Мы ощущаем себя полностью живыми только в минуты опасности, находясь на краю пропасти или сталкиваясь с чем-то, грозящим смертью. Тогда мы, конечно, не спим и пытаемся полностью мобилизовать свои силы. Но на самом деле мы в любую минуту находимся лицом лицу с кризисом нашей жизни, она все время висит на волоске, мы любую минуту можем «заснуть», стать неживыми, непонимающими, стать полностью автоматами, живущими в мире привычки. Мы привы­каем к этому состоянию, или остаемся безразличными, или оставляем другим решать наши проблемы, а потом оказывается, что эти другие также слепы и «мертвы», как и мы.

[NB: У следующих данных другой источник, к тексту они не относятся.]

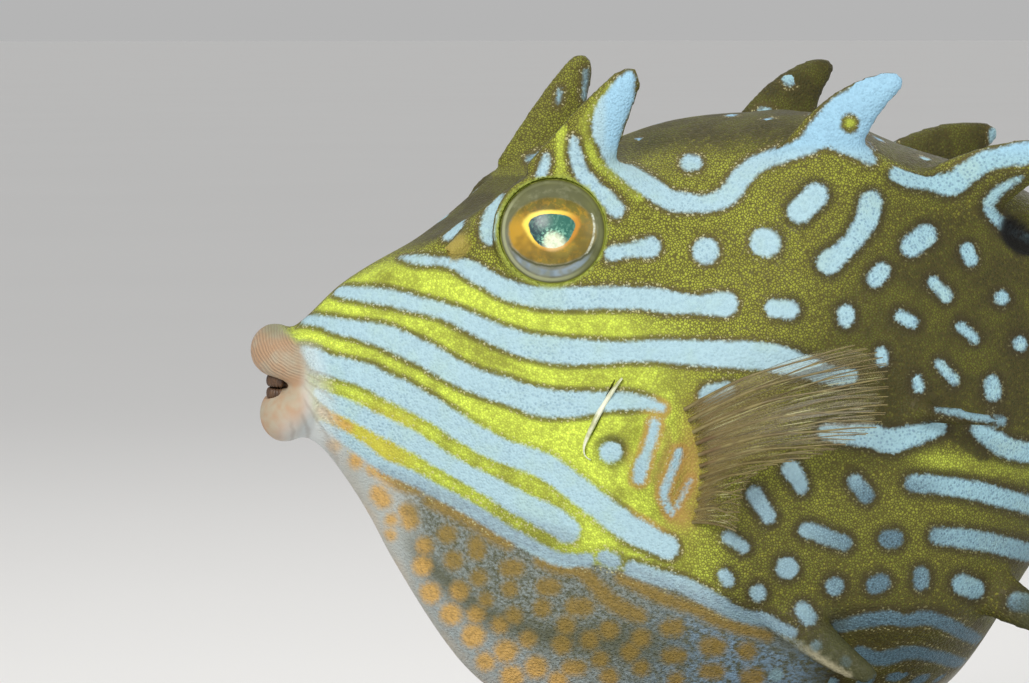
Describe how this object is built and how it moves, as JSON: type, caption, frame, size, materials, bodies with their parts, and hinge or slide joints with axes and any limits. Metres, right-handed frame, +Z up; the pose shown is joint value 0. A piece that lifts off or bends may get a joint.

Каждый момент нашей жизни — вызов. Встретить этот вызов неаде­кватно, полностью не присутствовать — это кризис жизни. Перестать жить подобно автомату — значит перестать жить в мире привычки, пере­стать руководствоваться страхом или утоляющей надеждой, ложными потребностями и ложными интересами. «Будь ничто, — писал индий­ский мыслитель Кришнамурти, — будь пустыней в себе, надеясь с помо­щью других найти воду. Будь пустым, бедным, несчастным, неудовле­творенным, свободным от интересного или важного, надеясь обогатить­ся через других... Семьей, нацией, любящими, разными фантастически­ми верованиями надеются покрыть эту пустыню цветами. Так они ло­вятся, как на крючок, на все эти вещи, все это приносит боль и неопре­деленность, а пустыня кажется еще суше, чем ранее. Но и избегая при­вязанностей, мы все равно остаемся в той же сухой пустыне»1.

Человек стремится к жизни в подлинном смысле слова, который, однако, отличается от обыденного. Жизнь означает интенсивность, ощущение себя живым. И это самое высшее и самое прекрасное состо­яние, доступное человеку.